На русскую революцию необходимо смотреть как на грандиозный ответ реформам, начатым еще Петром Великим. Эта революция по сути дела объективно должна была стать и либерально-буржуазной и в определенной степени русской Реформацией и создать условия для подлинного российского Возрождения в историко-культурном смысле. Но история предложила свой вариант русского развития. Тот, который представлялся наименее вероятным, исходя из всех особенностей становления российской цивилизации, и который, в итоге, взорвал основную крестьянскую массу населения России, заставив пойти ее по пути создания утопического государства всеобщего благоденствия и процветания. «Молочные реки и кисельные берега», предложенные большевиками, абсолютно адекватно легли на внутреннюю потребность русского мужика устроить всеобщее счастье быстро и по одному лишь хотению. Конечно, и русская литература сыграла здесь свою трагическую роль, как писал об этом Н. Бердяев, постоянно напоминая народу, что он несчастен, угнетаем, обижен и оскорблен существующей властью.

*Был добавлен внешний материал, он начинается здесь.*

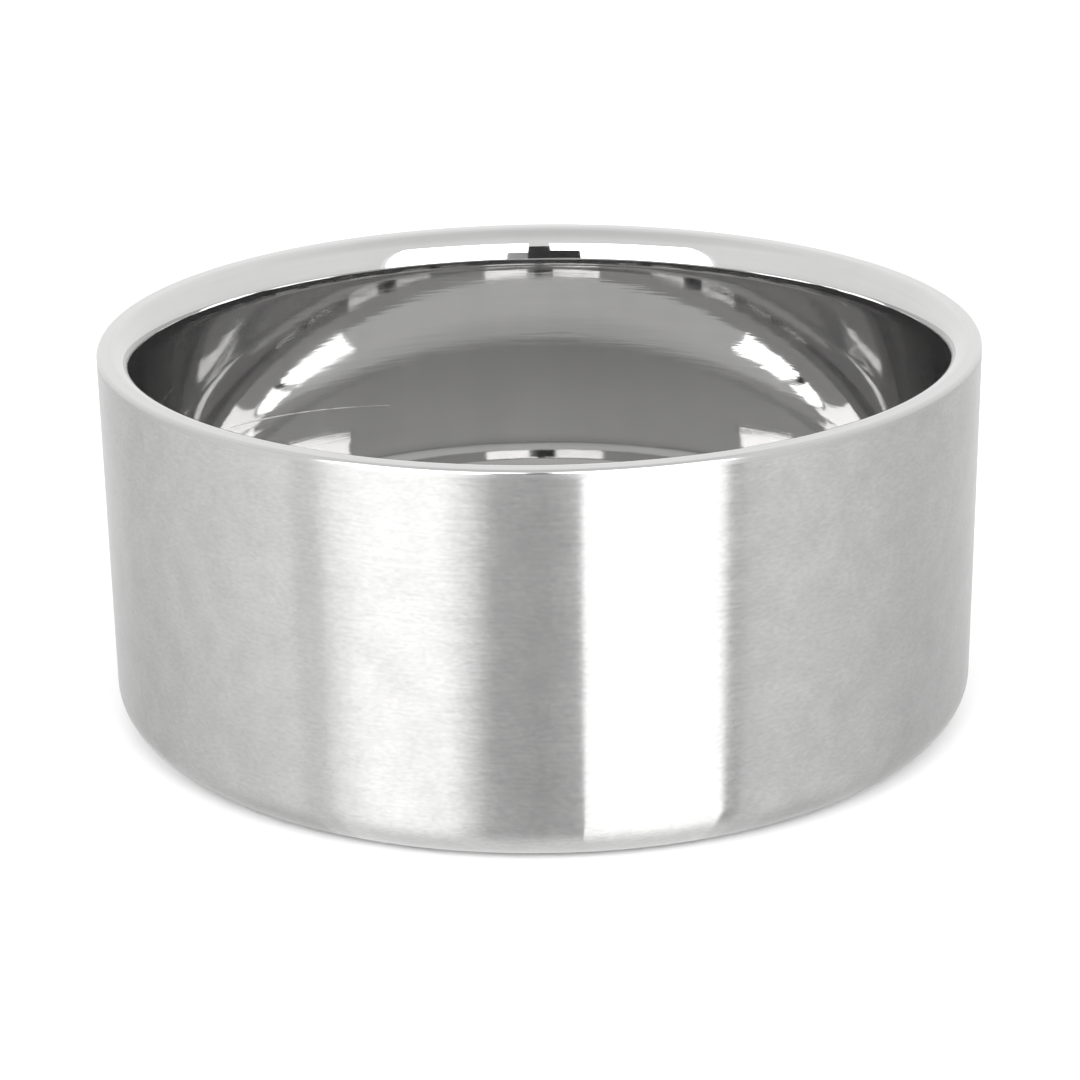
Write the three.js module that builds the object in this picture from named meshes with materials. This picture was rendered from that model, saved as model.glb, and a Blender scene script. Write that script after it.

Но вот что примечательно: в прямом отношении в первых своих вещах – «Донских рассказах» и «Тихом Доне» – Шолохов подчеркнуто несоциален и неидеологизирован. Конечно, у оппонента сразу появляется на языке название «Поднятой целины». Но объективное прочтение и этой, замыленной школьной программой книги, дает точно такой же ответ на самые существенные вопросы, как и «Тихий Дон» – катастрофа и гибель. Иначе говоря – неудачный проект. Как говорит дед Щукарь на партийном собрании, обращаясь к Кондрату Майданникову, – «в коммунизм ты, милок, прибредешь в слезах по пояс».